Stated exercise –
Look for the string "bodies" in every line, and copy each line that has it.

Supplied material –
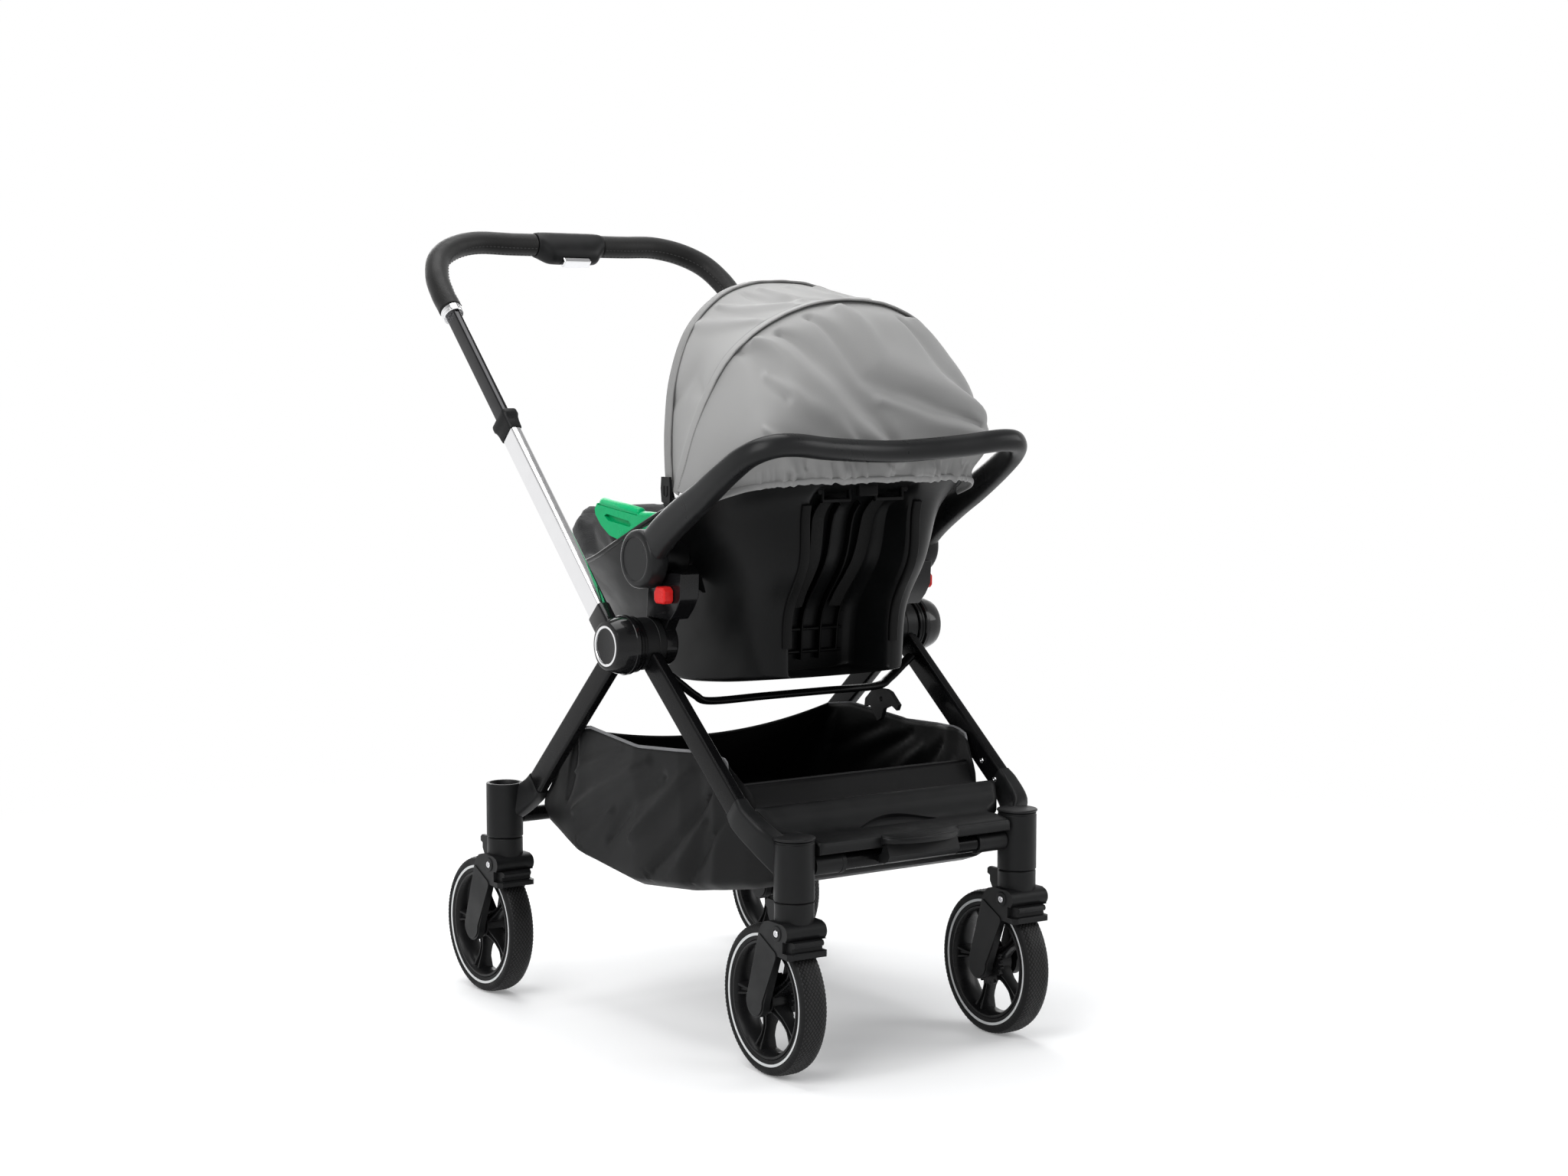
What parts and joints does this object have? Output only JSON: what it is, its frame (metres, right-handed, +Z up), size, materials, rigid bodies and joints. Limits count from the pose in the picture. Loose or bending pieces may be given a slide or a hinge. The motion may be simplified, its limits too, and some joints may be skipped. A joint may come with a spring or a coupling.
{
  "type": "travel system stroller",
  "caption": "Folding pushchair chassis on swivel casters with a telescopic push handle, cloth basket and a hooded infant carrier clipped on top.",
  "frame": {"origin": "on the ground at the centre of the bounding box of the whole stroller", "axes": "+Z up; +X to the left side of the stroller (the side with the hook); +Y from the foot plate end towards the push handle end"},
  "size_m": [0.5472, 0.8934, 1.0686],
  "materials": {
    "basket_cloth": "black woven cloth",
    "liner_cloth": "dark padded cloth",
    "hood_cloth": "smooth grey woven cloth",
    "green_plastic": "satin",
    "red_plastic": "semi gloss",
    "chrome": "polished",
    "silver": "satin silver",
    "leather": "black grained, stitched",
    "tyre": "black rubber with fine tread",
    "black_tube": "satin black",
    "gloss_plastic": "gloss black",
    "black_plastic": "fine grain black"
  },
  "bodies": {
    "chassis": {"near_leg_right": "black_tube", "near_leg_left": "black_tube", "hub_core_right": "black_plastic", "hub_core_left": "black_plastic", "near_casting_right": "black_plastic", "near_casting_left": "black_plastic", "carrier_adaptor_right": "gloss_plastic", "carrier_adaptor_left": "gloss_plastic", "foot_plate": "black_plastic", "near_cross_tube": "black_tube", "seat_bar": "black_tube", "basket": "basket_cloth"},
    "far_frame": {"far_leg_right": "black_tube", "far_leg_left": "black_tube", "far_casting_right": "black_plastic", "far_casting_left": "black_plastic", "far_cross_tube": "black_tube"},
    "push_handle": {"hub_cap_right": "black_plastic", "hub_cap_left": "black_plastic", "lower_tube_right": "chrome", "lower_tube_left": "chrome", "slide_collar_right": "black_plastic", "slide_collar_left": "black_plastic"},
    "handle_top": {"upper_tube_right": "black_tube", "upper_tube_left": "black_tube", "grip_cuff_right": "chrome", "grip_cuff_left": "chrome", "grip_right": "leather", "grip_left": "leather", "fold_housing": "black_plastic"},
    "fold_button": {"fold_button": "silver"},
    "fold_hook": {"fold_hook": "black_plastic"},
    "brake_pedal": {"brake_pedal": "black_plastic"},
    "release_button_right": {"release_button_right": "red_plastic"},
    "release_button_left": {"release_button_left": "red_plastic"},
    "carrier": {"carrier_shell": "black_plastic", "seat_liner": "liner_cloth", "belt_guide_right": "green_plastic", "belt_guide_left": "green_plastic"},
    "carrier_handle": {"carrier_handle": "black_plastic"},
    "hood_front_hoop": {"front_hoop": "black_plastic", "hood_front": "hood_cloth"},
    "hood_mid_hoop": {"mid_hoop": "black_plastic", "hood_rear": "hood_cloth"},
    "near_right_caster": {"near_right_fork": "black_plastic"},
    "near_right_lock": {"near_right_lock_tab": "gloss_plastic"},
    "near_right_wheel": {"near_right_rim": "black_plastic", "near_right_tyre": "tyre"},
    "near_left_caster": {"near_left_fork": "black_plastic"},
    "near_left_lock": {"near_left_lock_tab": "gloss_plastic"},
    "near_left_wheel": {"near_left_rim": "black_plastic", "near_left_tyre": "tyre"},
    "far_right_caster": {"far_right_fork": "black_plastic"},
    "far_right_lock": {"far_right_lock_tab": "gloss_plastic"},
    "far_right_wheel": {"far_right_rim": "black_plastic", "far_right_tyre": "tyre"},
    "far_left_caster": {"far_left_fork": "black_plastic"},
    "far_left_lock": {"far_left_lock_tab": "gloss_plastic"},
    "far_left_wheel": {"far_left_rim": "black_plastic", "far_left_tyre": "tyre"}
  },
  "joints": [
    {"name": "far_legs_fold", "type": "hinge", "parent": "chassis", "child": "far_frame", "pos_m": [0, -0.1017, 0.5159], "axis": [-1, 0, 0], "range_deg": [0, 45], "deforming": ["basket"]},
    {"name": "push_handle_swing", "type": "hinge", "parent": "chassis", "child": "push_handle", "pos_m": [0, -0.1017, 0.5159], "axis": [1, 0, 0], "range_deg": [0, 165]},
    {"name": "handle_height_slide", "type": "slide", "parent": "push_handle", "child": "handle_top", "axis": [0, 0.7043, 0.7099], "range_m": [-0.1, 0]},
    {"name": "fold_button_press", "type": "slide", "parent": "handle_top", "child": "fold_button", "axis": [0, 0.7043, 0.7099], "range_m": [0, 0.005], "stiffness_N_per_m": 600, "springref_m": -0.002},
    {"name": "brake_pedal_turn", "type": "hinge", "parent": "chassis", "child": "brake_pedal", "pos_m": [0, -0.3948, 0.265], "axis": [1, 0, 0], "range_deg": [0, 12]},
    {"name": "fold_hook_swing", "type": "hinge", "parent": "chassis", "child": "fold_hook", "pos_m": [0.148, -0.1498, 0.447], "axis": [1, 0, 0], "range_deg": [0, 20], "stiffness_Nm_per_rad": 0.1},
    {"name": "carrier_lift_off", "type": "slide", "parent": "chassis", "child": "carrier", "axis": [0, 0, 1], "range_m": [0, 0.3]},
    {"name": "carrier_handle_turn", "type": "hinge", "parent": "carrier", "child": "carrier_handle", "pos_m": [0, -0.1268, 0.628], "axis": [1, 0, 0], "range_deg": [0, 40]},
    {"name": "hood_front_turn", "type": "hinge", "parent": "hood_mid_hoop", "child": "hood_front_hoop", "pos_m": [0, -0.1523, 0.6996], "axis": [1, 0, 0], "range_deg": [0, 26], "deforming": ["hood_front"]},
    {"name": "hood_mid_turn", "type": "hinge", "parent": "carrier", "child": "hood_mid_hoop", "pos_m": [0, -0.1523, 0.6996], "axis": [1, 0, 0], "range_deg": [0, 24], "deforming": ["hood_rear"]},
    {"name": "release_button_right_press", "type": "slide", "parent": "chassis", "child": "release_button_right", "axis": [0, 0, -1], "range_m": [0, 0.005], "stiffness_N_per_m": 400, "springref_m": -0.002},
    {"name": "release_button_left_press", "type": "slide", "parent": "chassis", "child": "release_button_left", "axis": [0, 0, -1], "range_m": [0, 0.005], "stiffness_N_per_m": 400, "springref_m": -0.002},
    {"name": "near_right_swivel", "type": "hinge", "parent": "chassis", "child": "near_right_caster", "pos_m": [-0.1778, -0.3956, 0.2], "axis": [0, 0, 1], "continuous": true},
    {"name": "near_right_lock_slide", "type": "slide", "parent": "near_right_caster", "child": "near_right_lock", "axis": [0, 0, 1], "range_m": [0, 0.004]},
    {"name": "near_right_wheel_spin", "type": "hinge", "parent": "near_right_caster", "child": "near_right_wheel", "pos_m": [-0.17549, -0.35146, 0.095], "axis": [0.9986, -0.0523, 0], "continuous": true},
    {"name": "near_left_swivel", "type": "hinge", "parent": "chassis", "child": "near_left_caster", "pos_m": [0.1778, -0.3956, 0.2], "axis": [0, 0, 1], "continuous": true},
    {"name": "near_left_lock_slide", "type": "slide", "parent": "near_left_caster", "child": "near_left_lock", "axis": [0, 0, 1], "range_m": [0, 0.004]},
    {"name": "near_left_wheel_spin", "type": "hinge", "parent": "near_left_caster", "child": "near_left_wheel", "pos_m": [0.18011, -0.35146, 0.095], "axis": [0.9986, -0.0523, 0], "continuous": true},
    {"name": "far_right_swivel", "type": "hinge", "parent": "far_frame", "child": "far_right_caster", "pos_m": [-0.24465, 0.196, 0.2], "axis": [0, 0, 1], "continuous": true},
    {"name": "far_right_lock_slide", "type": "slide", "parent": "far_right_caster", "child": "far_right_lock", "axis": [0, 0, 1], "range_m": [0, 0.004]},
    {"name": "far_right_wheel_spin", "type": "hinge", "parent": "far_right_caster", "child": "far_right_wheel", "pos_m": [-0.24465, 0.2402, 0.095], "axis": [1, 0, 0], "continuous": true},
    {"name": "far_left_swivel", "type": "hinge", "parent": "far_frame", "child": "far_left_caster", "pos_m": [0.24465, 0.196, 0.2], "axis": [0, 0, 1], "continuous": true},
    {"name": "far_left_lock_slide", "type": "slide", "parent": "far_left_caster", "child": "far_left_lock", "axis": [0, 0, 1], "range_m": [0, 0.004]},
    {"name": "far_left_wheel_spin", "type": "hinge", "parent": "far_left_caster", "child": "far_left_wheel", "pos_m": [0.24465, 0.2402, 0.095], "axis": [1, 0, 0], "continuous": true}
  ],
  "couplings": [
    {"joint": "hood_mid_turn", "follows": "hood_front_turn", "ratio": 0.92}
  ]
}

Final result –
What parts and joints does this object have? Output only JSON: what it is, its frame (metres, right-handed, +Z up), size, materials, rigid bodies and joints. Limits count from the pose in the picture. Loose or bending pieces may be given a slide or a hinge. The motion may be simplified, its limits too, and some joints may be skipped. A joint may come with a spring or a coupling.
  "bodies": {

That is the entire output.